━━━━━ SUPPLIED MATERIAL

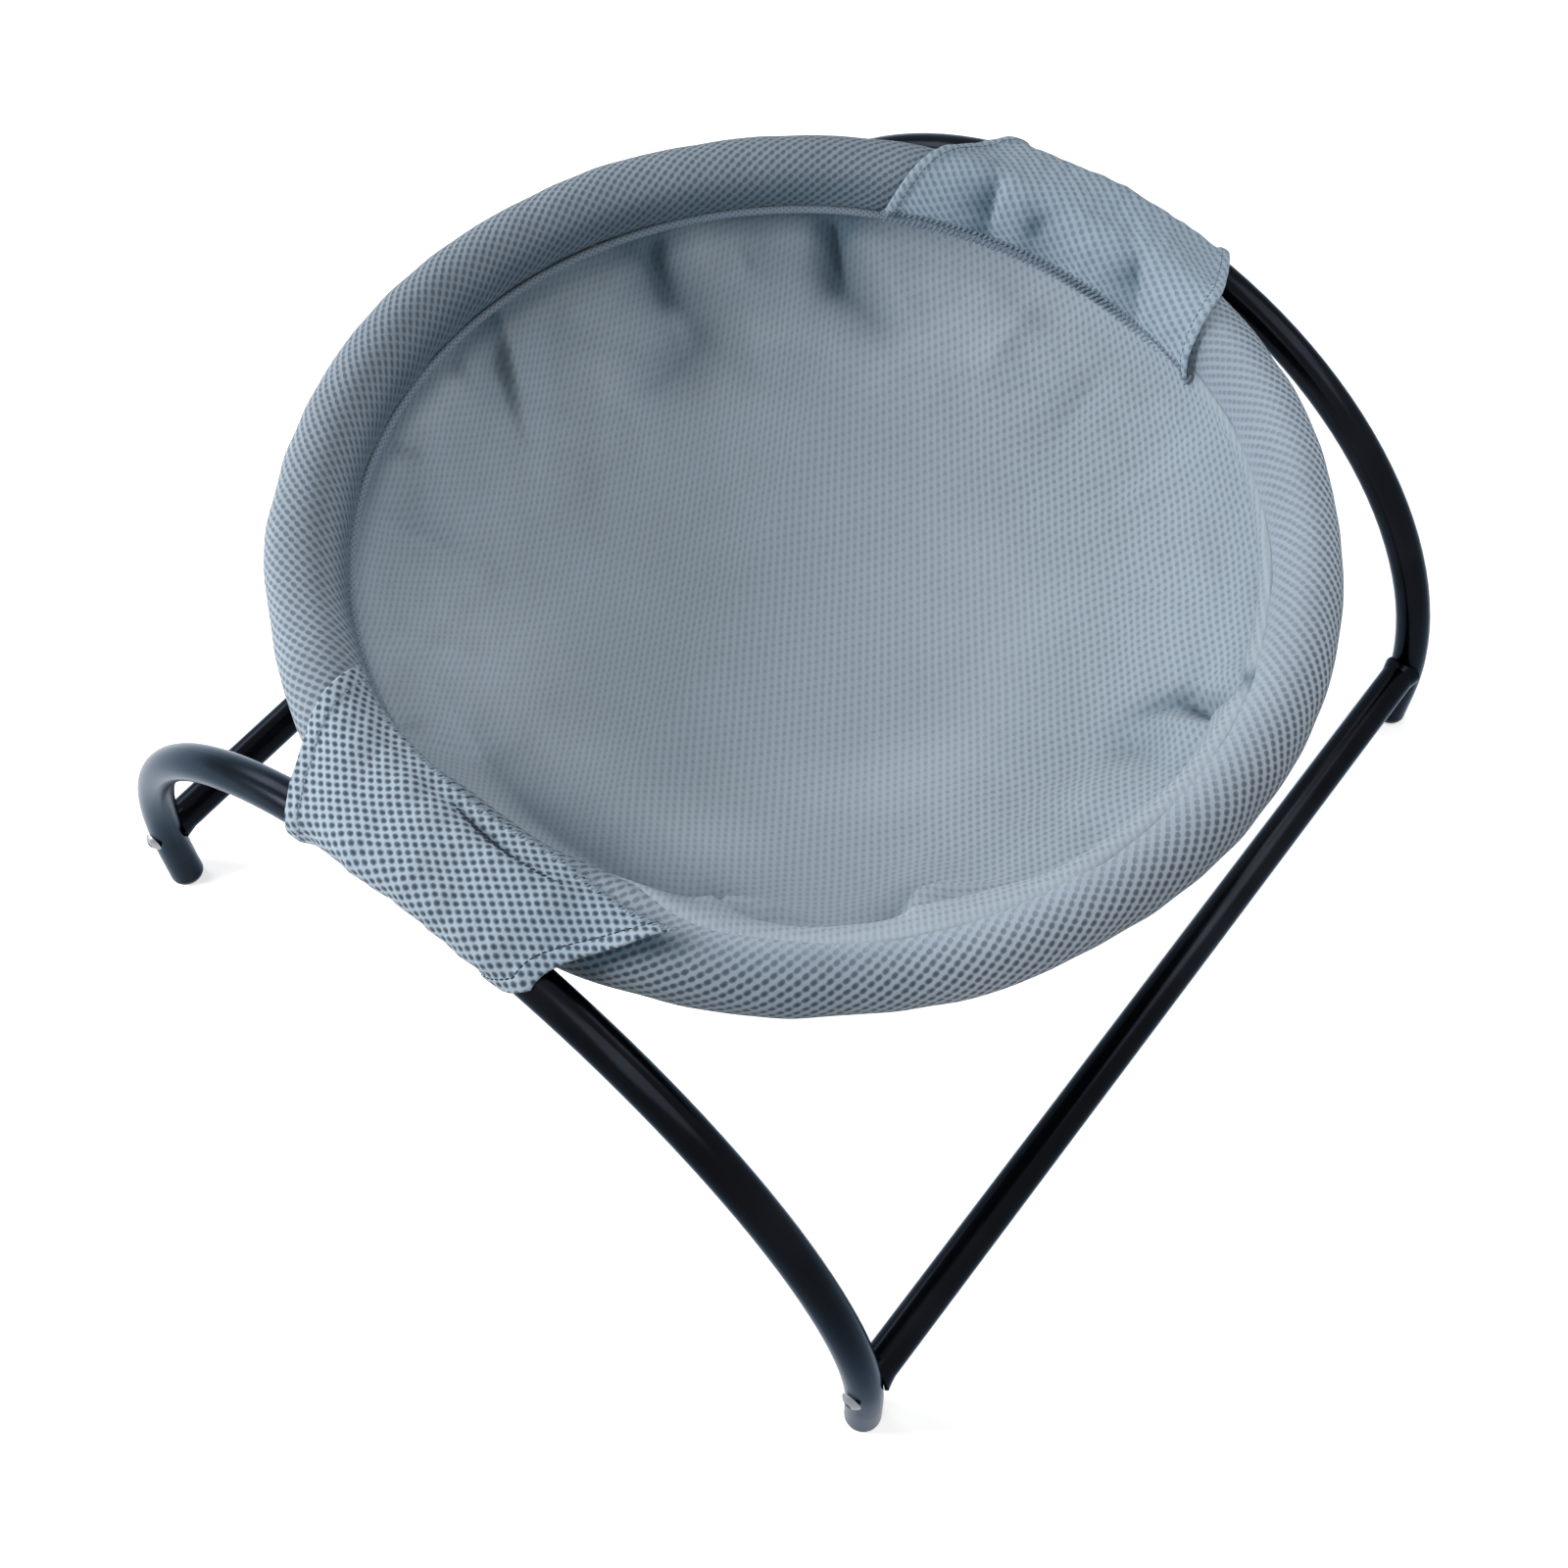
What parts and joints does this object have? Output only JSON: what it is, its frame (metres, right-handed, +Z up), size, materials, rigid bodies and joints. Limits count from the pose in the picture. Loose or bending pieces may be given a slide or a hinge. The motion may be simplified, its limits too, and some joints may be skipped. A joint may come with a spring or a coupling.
{
  "type": "elevated round pet hammock bed",
  "caption": "Round mesh pet hammock with a padded rim, slung by two sleeve pockets between bent tube arches joined by straight rails.",
  "frame": {"origin": "on the floor, midway between the two arches and midway between the two rails", "axes": "+X from the front arch to the rear arch along the rails, +Y from the near rail to the far rail, +Z up"},
  "size_m": [0.4679, 0.4396, 0.2427],
  "materials": {
    "tube_paint": "black satin-gloss powder paint",
    "zinc": "bright zinc plate",
    "plug_plastic": "fine satin moulding",
    "foam": "closed-cell foam skin",
    "air_mesh": "coarse three-dimensional air mesh with staggered holes",
    "seat_mesh": "fine knitted mesh",
    "thread": "twisted polyester thread"
  },
  "bodies": {
    "root": {"front_arch": "tube_paint", "rear_arch": "tube_paint", "near_rail": "tube_paint", "far_rail": "tube_paint", "rail_inserts": "zinc", "frame_bolts": "zinc", "foot_plugs": "plug_plastic", "rim_hoop": "zinc", "hoop_ferrule": "zinc", "foam_roll": "foam", "rim_cover": "air_mesh", "seat_panel": "seat_mesh", "seat_piping": "seat_mesh", "front_pocket": "air_mesh", "rear_pocket": "air_mesh", "front_pocket_seams": "thread", "rear_pocket_seams": "thread"}
  },
  "joints": []
}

━━━━━━━━━━

_WHAT IS ASKED_.
Write the material out exactly, with nothing left out.

_ANSWER FOR THE TASK_.
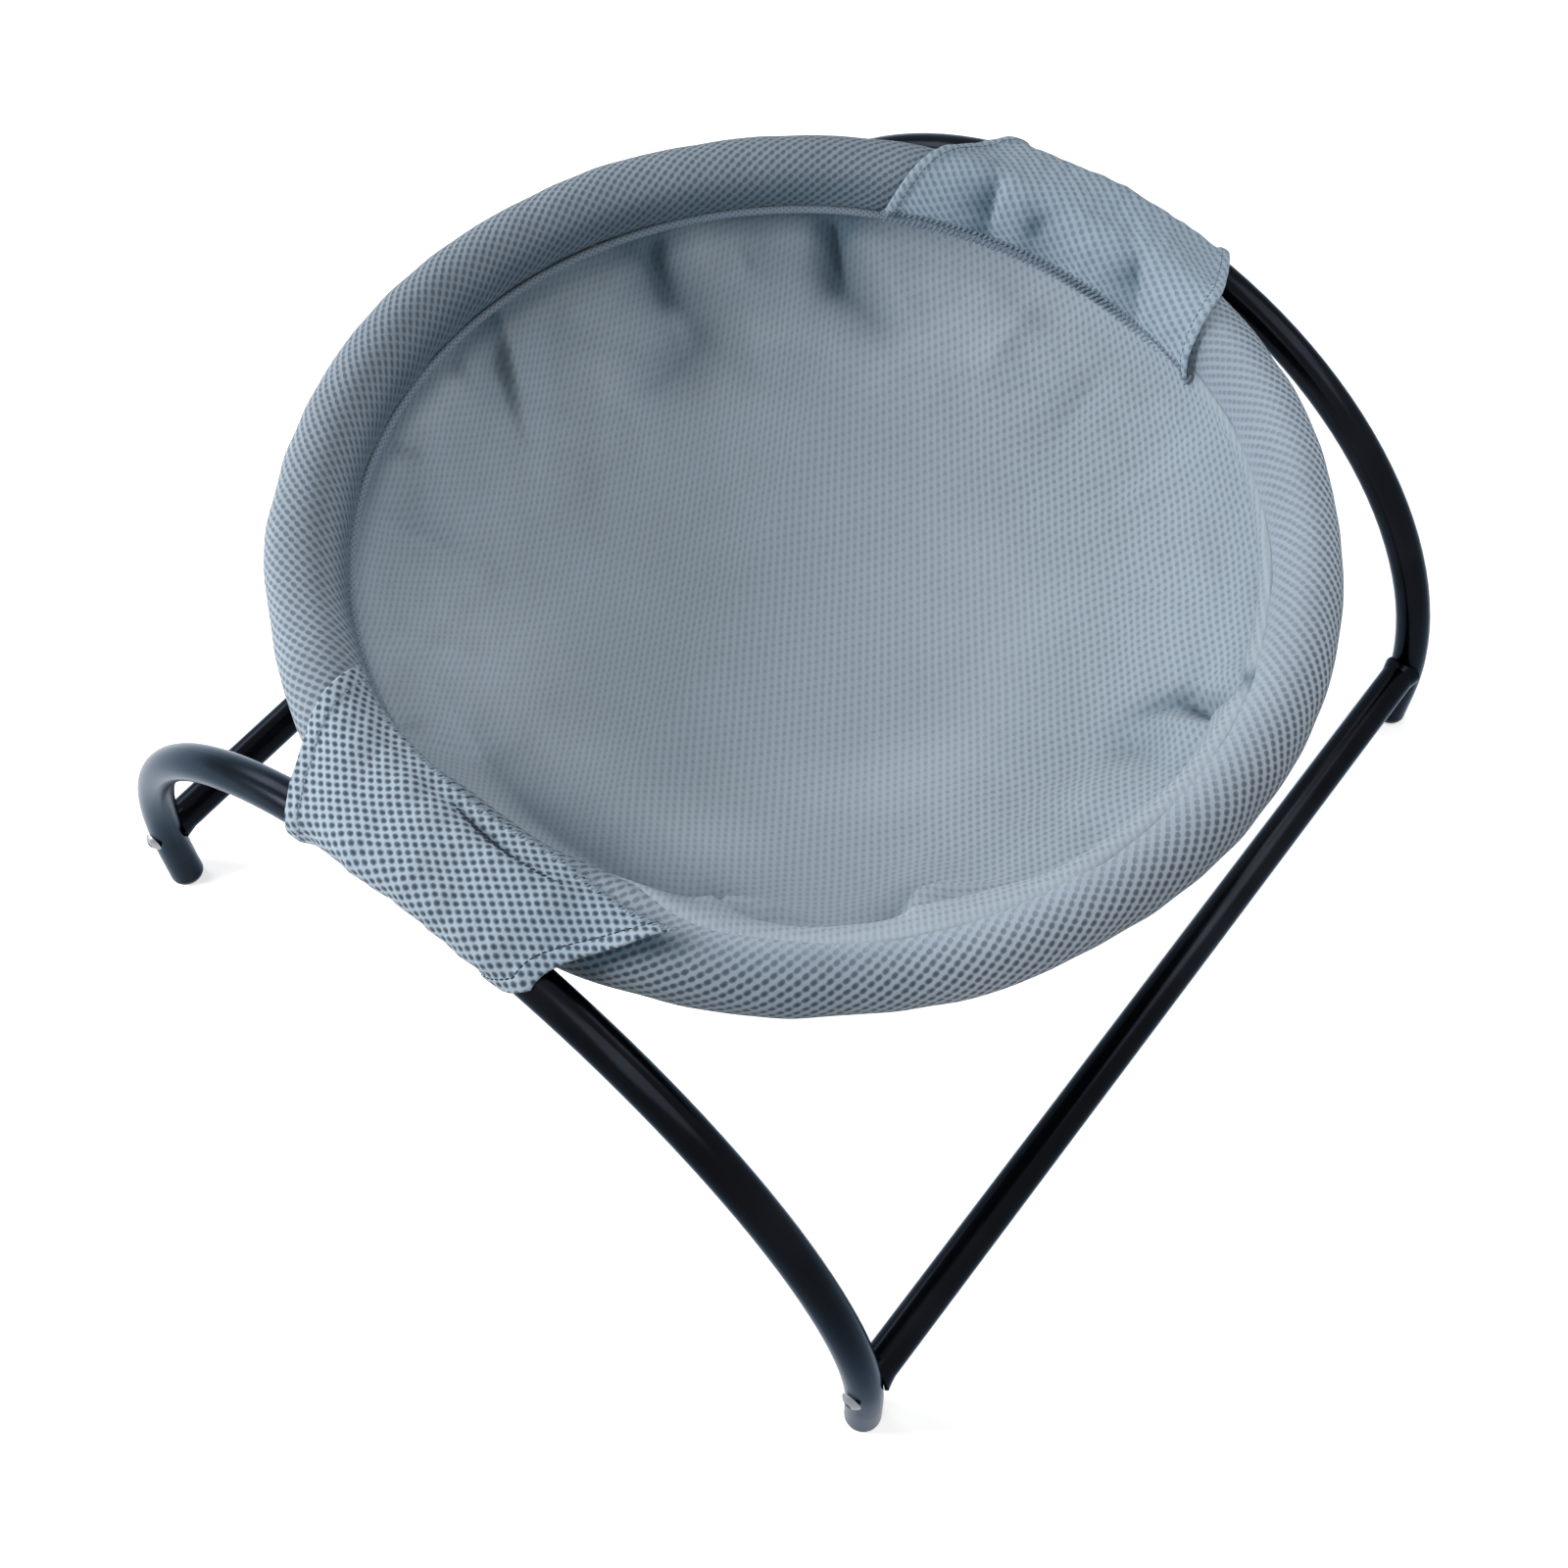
What parts and joints does this object have? Output only JSON: what it is, its frame (metres, right-handed, +Z up), size, materials, rigid bodies and joints. Limits count from the pose in the picture. Loose or bending pieces may be given a slide or a hinge. The motion may be simplified, its limits too, and some joints may be skipped. A joint may come with a spring or a coupling.
{
  "type": "elevated round pet hammock bed",
  "caption": "Round mesh pet hammock with a padded rim, slung by two sleeve pockets between bent tube arches joined by straight rails.",
  "frame": {"origin": "on the floor, midway between the two arches and midway between the two rails", "axes": "+X from the front arch to the rear arch along the rails, +Y from the near rail to the far rail, +Z up"},
  "size_m": [0.4679, 0.4396, 0.2427],
  "materials": {
    "tube_paint": "black satin-gloss powder paint",
    "zinc": "bright zinc plate",
    "plug_plastic": "fine satin moulding",
    "foam": "closed-cell foam skin",
    "air_mesh": "coarse three-dimensional air mesh with staggered holes",
    "seat_mesh": "fine knitted mesh",
    "thread": "twisted polyester thread"
  },
  "bodies": {
    "root": {"front_arch": "tube_paint", "rear_arch": "tube_paint", "near_rail": "tube_paint", "far_rail": "tube_paint", "rail_inserts": "zinc", "frame_bolts": "zinc", "foot_plugs": "plug_plastic", "rim_hoop": "zinc", "hoop_ferrule": "zinc", "foam_roll": "foam", "rim_cover": "air_mesh", "seat_panel": "seat_mesh", "seat_piping": "seat_mesh", "front_pocket": "air_mesh", "rear_pocket": "air_mesh", "front_pocket_seams": "thread", "rear_pocket_seams": "thread"}
  },
  "joints": []
}